Get a 1/8 or 3/16 inch sheet or 4x4 piece of plywood, although hardwood might work out just as well or easier.
Take a large compass (or a tack on one end of string and a pencil on the other) and with the compass secured at one corner, draw semi circles in one inch increments. As 18 inch was my minimum, and 36 in the maximum, I drew semi circles from 18, 19, 20,............. 34, 35, 36 inch. Then, mark each lines radius (on both sides of the line)
Then, I cut the pieces out on a band saw with a relatively narrow blade, and ended up with several semi-circles in one inch increments. In example, the first one has one side of 18 inch radius and the other of 19 inch radius and so on.
This may sound like a lot of work, but it really went fast with the bandsaw and frankly I was amazed at how much I used them. And not only was it good to mark our curves, but also if you put a couple together side by side you cold lay out dual trackage with equal distance apart thru out the curves.
FWIW !!!!!
Mobilman44
ENJOY !
Living in southeast Texas, formerly modeling the "postwar" Santa Fe and Illinois Central
http://www.microtechscalemodels.com/HO_&_HOn3.htm
http://www.geocities.com/rodneydlux/hotools.html
Dave
Lackawanna Route of the Phoebe Snow
I used Atlas RTS program to print out sectional track full size. The only drawback is that the widest radius available in Atlas sectional track is 24". I used the program to print out my turnouts full sized, then using a diluted white glue mixture, I brushed it on, then glued the template to my foam base when I get them where I wanted. Then, it's just a matter of connecting them using flextrack. For the curves, I found a company (now defunct) that had styrene templates, for both track AND turnouts. I traced them onto 1/2" plywood, then cut them out with a jigsaw.
Marlon
See pictures of the Clinton-Golden Valley RR
Howdy, Kevin,
My personal (but by no means patented) technique is to lay out my curve on card stock (including spiral easements,) marking the lines for the ends of the ties. I cut out the resulting template, caulk it to my (foam) roadbed, then caulk the flex to the template, temporarily anchored laterally with track nails and weighted down with moderately heavy objects (soft drink cans and battery packs for cordless hand tools.
Three useful tricks:
I personally use grey latex caulk to anchor the flex track (Atlas code 83 concrete tie.) That way, if your ballast is less than perfect the bald spot won't be obvious. Once the caulk is set, the track nails could be removed, but I'm too lazy to bother.
Chuck (modeling Central Japan in September, 1964 - concrete-tie flex and hand-laid specialwork)
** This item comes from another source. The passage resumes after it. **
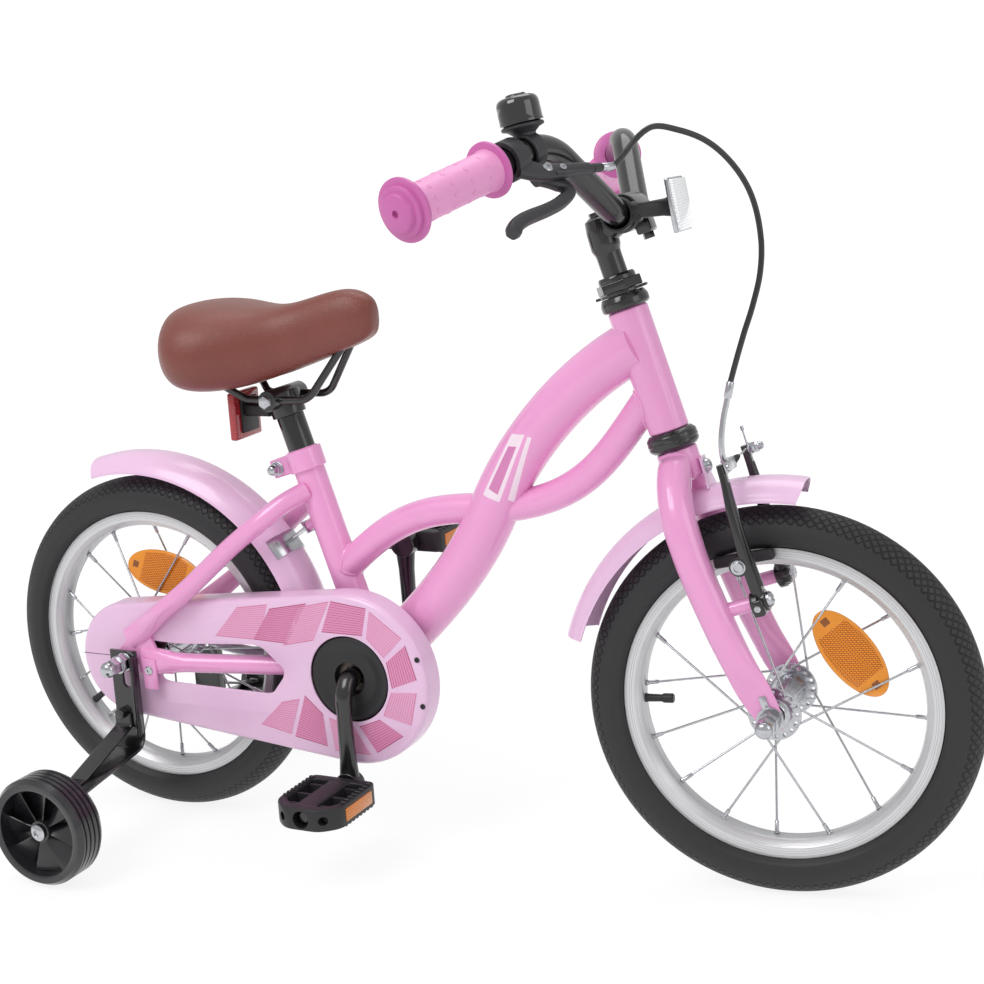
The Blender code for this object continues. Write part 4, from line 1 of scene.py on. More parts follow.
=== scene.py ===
"""Looks of a child's bicycle with stabilisers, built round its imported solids.

Units are metres. +X points forward, +Y to the rider's left and +Z up. The fork
and all that turns with it are made pointing straight ahead and then turned.
"""
import json
import logging
import math
from dataclasses import dataclass, field
from enum import Enum
from typing import Iterable, Sequence

import bmesh
import bpy
from bmesh.types import BMesh
from mathutils import Matrix, Vector
from mathutils.bvhtree import BVHTree
from mathutils.geometry import interpolate_bezier

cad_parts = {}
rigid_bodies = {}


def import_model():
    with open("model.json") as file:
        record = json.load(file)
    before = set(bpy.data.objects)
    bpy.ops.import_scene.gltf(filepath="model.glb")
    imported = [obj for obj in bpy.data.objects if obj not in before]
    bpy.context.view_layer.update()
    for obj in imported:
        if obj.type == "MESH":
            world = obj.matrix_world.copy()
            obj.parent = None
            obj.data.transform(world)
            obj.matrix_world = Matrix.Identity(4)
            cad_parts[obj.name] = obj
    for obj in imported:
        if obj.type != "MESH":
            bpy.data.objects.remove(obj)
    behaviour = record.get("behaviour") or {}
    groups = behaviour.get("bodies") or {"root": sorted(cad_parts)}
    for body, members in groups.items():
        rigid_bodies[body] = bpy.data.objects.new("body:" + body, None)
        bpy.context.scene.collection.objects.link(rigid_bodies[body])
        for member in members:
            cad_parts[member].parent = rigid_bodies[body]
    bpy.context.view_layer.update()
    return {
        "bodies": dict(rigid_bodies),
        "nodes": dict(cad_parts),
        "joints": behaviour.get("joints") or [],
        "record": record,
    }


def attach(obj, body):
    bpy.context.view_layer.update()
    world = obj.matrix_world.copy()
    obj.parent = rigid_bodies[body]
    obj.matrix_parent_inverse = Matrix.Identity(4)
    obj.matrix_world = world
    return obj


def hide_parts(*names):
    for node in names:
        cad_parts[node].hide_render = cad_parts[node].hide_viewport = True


LOG = logging.getLogger("kids_bike")
LEFT = Vector((0.0, 1.0, 0.0))
AHEAD = Vector((1.0, 0.0, 0.0))
UP = Vector((0.0, 0.0, 1.0))
ORIGIN = Vector((0.0, 0.0, 0.0))
GAP = 0.0003
Pair = tuple[float, float]
Station = tuple[Vector, Vector, Vector]


class Side(Enum):
    """Side of the bicycle, as the rider sees it."""

    RIGHT = -1.0
    LEFT = 1.0

    @property
    def word(self) -> str:
        """Name of the side in piece names."""
        return self.name.lower()


def linear(code: str) -> tuple[float, float, float, float]:
    """Turn an sRGB hex colour into linear values.

    Args:
        code: Colour such as "#F2A6D6".

    Returns:
        Linear red, green, blue and an alpha of 1.
    """
    parts = [int(code[i:i + 2], 16) / 255.0 for i in (1, 3, 5)]
    values = [c / 12.92 if c <= 0.04045 else ((c + 0.055) / 1.055) ** 2.4 for c in parts]
    return (*values, 1.0)


def aim(origin: Vector, axis: Vector, side: Vector | None = None) -> Matrix:
    """Matrix with its Z along an axis and its X toward a side.

    Args:
        origin: Where the matrix puts its zero.
        axis: Direction of Z.
        side: Direction that X leans to.

    Returns:
        The placing matrix.
    """
    z = axis.normalized()
    if side is None:
        side = LEFT if abs(z.y) < 0.9 else AHEAD
    x = (side - z * side.dot(z)).normalized()
    y = z.cross(x)
    return axes_at(origin, x, y, z)


def axes_at(origin: Vector, x: Vector, y: Vector, z: Vector) -> Matrix:
    """Matrix that has three axes as its columns and puts its zero at a point."""
    return Matrix.Translation(origin) @ Matrix((x, y, z)).transposed().to_4x4()


def linked(name: str, data: bpy.types.ID) -> bpy.types.Object:
    """Object made from data and linked to the scene."""
    item = bpy.data.objects.new(name, data)
    bpy.context.scene.collection.objects.link(item)
    return item


def evaluated(item: bpy.types.Object) -> bpy.types.Mesh:
    """New mesh of an object with its modifiers applied."""
    bpy.context.view_layer.update()
    return bpy.data.meshes.new_from_object(item.evaluated_get(bpy.context.evaluated_depsgraph_get()))


def smooth_line(points: Sequence[Vector], steps: int = 8) -> list[Vector]:
    """Curve through points, with tangents taken from their neighbours."""
    points = [Vector(p) for p in points]
    line = []
    for i in range(len(points) - 1):
        before, after = points[max(i - 1, 0)], points[min(i + 2, len(points) - 1)]
        a, b = points[i], points[i + 1]
        reach = (b - a).length / 3
        line += list(interpolate_bezier(a, a + (b - before).normalized() * reach,
            b - (after - a).normalized() * reach, b, steps + 1))[:-1]
    return line + [points[-1]]


def rounded_line(corners: Sequence[Vector], radii: Sequence[float], steps: int = 12) -> list[Vector]:
    """Straight runs joined by tangent arcs at the corners."""
    corners = [Vector(p) for p in corners]
    line = [corners[0]]
    for i, radius in enumerate(radii, 1):
        before = (corners[i - 1] - corners[i]).normalized()
        after = (corners[i + 1] - corners[i]).normalized()
        half = before.angle(after) / 2
        reach = radius / math.tan(half)
        centre = corners[i] + (before + after).normalized() * radius / math.sin(half)
        start = corners[i] + before * reach - centre
        end = corners[i] + after * reach - centre
        for k in range(steps + 1):
            line.append(centre + start.slerp(end, k / steps).normalized() * radius)
    return line + [corners[-1]]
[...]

steinjr wrote: Kevin Beeler wrote: Hey guys.I am going to be re-building my layout from scratch using code 83 flextrack (brand undiecided), and I have a question for those of you that do/have used flextrack. What method/product is the best for making correct curve radii with flextrack. I'm sure you could always say "that's a good enough curve for me", but if you WANTED to maintain a SET curve radius, how would you do it?Thanks for your input. Depending on how much space you have available on layout. If you have enough space: one thumb tack, one piece of string as long as curve radius, one pencil. Put thumb tack in center of curve, draw curve on plywood/foam, put track along curve, fastening temporarily with nails and weigh down as the latex caulk sets. Another way: draw curve on paper (using a computer), put carbon paper on layout (carbon side down), put paper with curve on top, trace track position down to layout. Lay flex along curve, fastening as you go. Or did I misunderstand your question ? Smile, Stein
Kevin Beeler wrote: Hey guys.I am going to be re-building my layout from scratch using code 83 flextrack (brand undiecided), and I have a question for those of you that do/have used flextrack. What method/product is the best for making correct curve radii with flextrack. I'm sure you could always say "that's a good enough curve for me", but if you WANTED to maintain a SET curve radius, how would you do it?Thanks for your input.
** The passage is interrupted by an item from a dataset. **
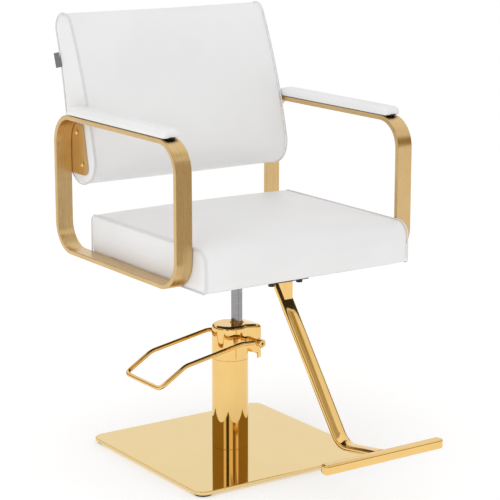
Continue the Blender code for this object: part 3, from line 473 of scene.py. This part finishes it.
def work_on(piece):
    """Make one piece the only selected and active object."""
    if bpy.context.object and bpy.context.object.mode != "OBJECT":
        bpy.ops.object.mode_set(mode="OBJECT")
    bpy.ops.object.select_all(action="DESELECT")
    bpy.context.view_layer.objects.active = piece
    piece.select_set(True)


def new_piece(name):
    """Name the primitive that was just added and put its place into its mesh."""
    piece = bpy.context.object
    piece.name = name
    piece.data.name = name
    bpy.ops.object.transform_apply(location=True, rotation=True, scale=True)
    return piece


def block(name, low, high):
    bpy.ops.object.select_all(action="DESELECT")
    bpy.ops.mesh.primitive_cube_add(size=1.0, location=(Vector(low) + Vector(high)) / 2)
    bpy.context.object.scale = Vector(high) - Vector(low)
    return new_piece(name)


def round_bar(name, radius, low, high, sides=64, ends="NGON"):
    """A cylinder between two points on its axis."""
    low, high = Vector(low), Vector(high)
    turn = Vector((0, 0, 1)).rotation_difference(high - low).to_euler()
    bpy.ops.object.select_all(action="DESELECT")
    bpy.ops.mesh.primitive_cylinder_add(vertices=sides, radius=radius, depth=(high - low).length,
                                        location=(low + high) / 2, rotation=turn,
                                        end_fill_type=ends)
    return new_piece(name)


def edit(piece, mode):
    """Enter edit mode with nothing selected."""
    work_on(piece)
    bpy.ops.object.mode_set(mode="EDIT")
    bpy.ops.mesh.select_mode(type=mode)
    bpy.ops.mesh.select_all(action="DESELECT")
    bpy.ops.object.mode_set(mode="OBJECT")


def select_edges(piece, test):
    """Select the edges for which test(start, end) holds, and stay in edit mode."""
    edit(piece, "EDGE")
    places = [v.co.copy() for v in piece.data.vertices]
    for edge in piece.data.edges:
        edge.select = test(places[edge.vertices[0]], places[edge.vertices[1]])
    bpy.ops.object.mode_set(mode="EDIT")


def select_faces(piece, test):
    """Select the faces for which test(centre, normal) holds, and stay in edit mode."""
    edit(piece, "FACE")
    for face in piece.data.polygons:
        face.select = test(face.center, face.normal)
    bpy.ops.object.mode_set(mode="EDIT")


def bevel_selected(width, segments):
    """Round the selected edges and leave edit mode."""
    bpy.ops.mesh.bevel(offset=width, segments=segments, affect="EDGES")
    bpy.ops.object.mode_set(mode="OBJECT")


def round_uprights(piece, radius, segments, shortest=0.001):
    """Round the edges that run up and down."""
    select_edges(piece, lambda a, b: abs(a.z - b.z) > shortest)
    bevel_selected(radius, segments)


def apply_all(piece):
    work_on(piece)
    for step in list(piece.modifiers):
        bpy.ops.object.modifier_apply(modifier=step.name)


def soft_edges(piece, width, segments=3, limit=50):
    step = piece.modifiers.new("edge", "BEVEL")
    step.width = width
    step.segments = segments
    step.limit_method = "ANGLE"
    step.angle_limit = radians(limit)
    apply_all(piece)


def thicken(piece, wall):
    """Give an open shell a wall, inwards from its surface."""
    step = piece.modifiers.new("wall", "SOLIDIFY")
    step.thickness = wall
    step.offset = -1.0
    apply_all(piece)


def subdivide(piece, levels=1):
    step = piece.modifiers.new("fine", "SUBSURF")
    step.levels = levels
    step.render_levels = levels
    apply_all(piece)


def shade(piece, angle=35, flat_sides=True):
    """Smooth the round faces, and let large flat faces keep their own direction."""
    work_on(piece)
    bpy.ops.object.shade_smooth_by_angle(angle=radians(angle))
    if flat_sides:
        step = piece.modifiers.new("flat sides", "WEIGHTED_NORMAL")
        step.keep_sharp = True
        step.weight = 80
        apply_all(piece)


def place(piece, nodes, surface=None, slot=None, angle=35, flat_sides=True):
    """Give a finished piece its finish and smooth shading, and hang it on the body of the first CAD
    node that it stands for.
    """
    nodes = [nodes] if isinstance(nodes, str) else list(nodes)
    slot = slot or NODE_SLOT[nodes[0]]
    piece.data.materials.clear()
    piece.data.materials.append(surface or SLOT_FINISH[slot])
    shade(piece, angle, flat_sides)
    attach(piece, NODE_BODY[nodes[0]])
    return piece


def stand_for(piece, nodes, surface=None, slot=None, angle=35, flat_sides=True):
    nodes = [nodes] if isinstance(nodes, str) else list(nodes)
    place(piece, nodes, surface, slot, angle, flat_sides)
    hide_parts(*nodes)
    return piece


def copied(node, name, edge=0.0, fine=0, flat=1.0, angle=35, swell=0.0):
    """A copy of a CAD node with its triangles joined, for a finer edge or a smoother skin."""
    source = NODES[node]
    piece = source.copy()
    piece.data = source.data.copy()
    piece.name = name
    piece.data.name = name
    piece.parent = None
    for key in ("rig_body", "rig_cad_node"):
        del piece[key]
    bpy.context.scene.collection.objects.link(piece)
    work_on(piece)
    if piece.data.has_custom_normals:
        bpy.ops.mesh.customdata_custom_splitnormals_clear()
    bpy.ops.object.mode_set(mode="EDIT")
    bpy.ops.mesh.select_all(action="SELECT")
    bpy.ops.mesh.remove_doubles(threshold=0.00002)
    if flat:
        bpy.ops.mesh.dissolve_limited(angle_limit=radians(flat))
    else:
        bpy.ops.mesh.tris_convert_to_quads(face_threshold=radians(60), shape_threshold=radians(60))
    bpy.ops.object.mode_set(mode="OBJECT")
    if edge:
        soft_edges(piece, edge)
    if fine:
        subdivide(piece, fine)
    if swell:
        step = piece.modifiers.new("swell", "DISPLACE")
        step.strength = swell
        step.mid_level = 0.0
        apply_all(piece)
    return stand_for(piece, node, angle=angle)


def keep_node(node):
    """A CAD node that shows as it is, with the better finish."""
    mesh = NODES[node].data
    mesh.materials.clear()
    mesh.materials.append(SLOT_FINISH[NODE_SLOT[node]])


# ---------------------------------------------------------------- outlines

def arc(centre, radius, start, end, steps):
    turns = [start + (end - start) * i / steps for i in range(steps + 1)]
    return [Vector((centre[0] + radius * cos(t), centre[1] + radius * sin(t))) for t in turns]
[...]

Depending on how much space you have available on layout.
If you have enough space: one thumb tack, one piece of string as long as curve radius, one pencil. Put thumb tack in center of curve, draw curve on plywood/foam, put track along curve, fastening temporarily with nails and weigh down as the latex caulk sets.
Another way: draw curve on paper (using a computer), put carbon paper on layout (carbon side down), put paper with curve on top, trace track position down to layout. Lay flex along curve, fastening as you go.
Or did I misunderstand your question ?
Smile, Stein
If you're wanting to swing an arc but need a center that is off the layout temp set a board or brace for the center. Place a nail in the center. Swing the arc w/ a stick, rod or my preference a tape meausure. The small slot on the hook of the tape allows to hook the nail head.
Modeling B&O- Chessie Bob K. www.ssmrc.org
I draw the curve using a beam compass I made out of some scrap wood. I made a template for the easement. Then laid cork roadbed using the lines drawn as cnter lines. The laid flex track in the middle of the roadbed, curving it as I went and sighting along it to make sure I had smooth flowing easement and curve.
Enjoy
Paul
Brain fart but there are templates available.....
But I can't find any at the moment, you could cut premeasured, IE compass drawn templates out of masonite and use these over and over again. That's my plan anyways.
You could do the same with PVCX but it cost more but will last forever.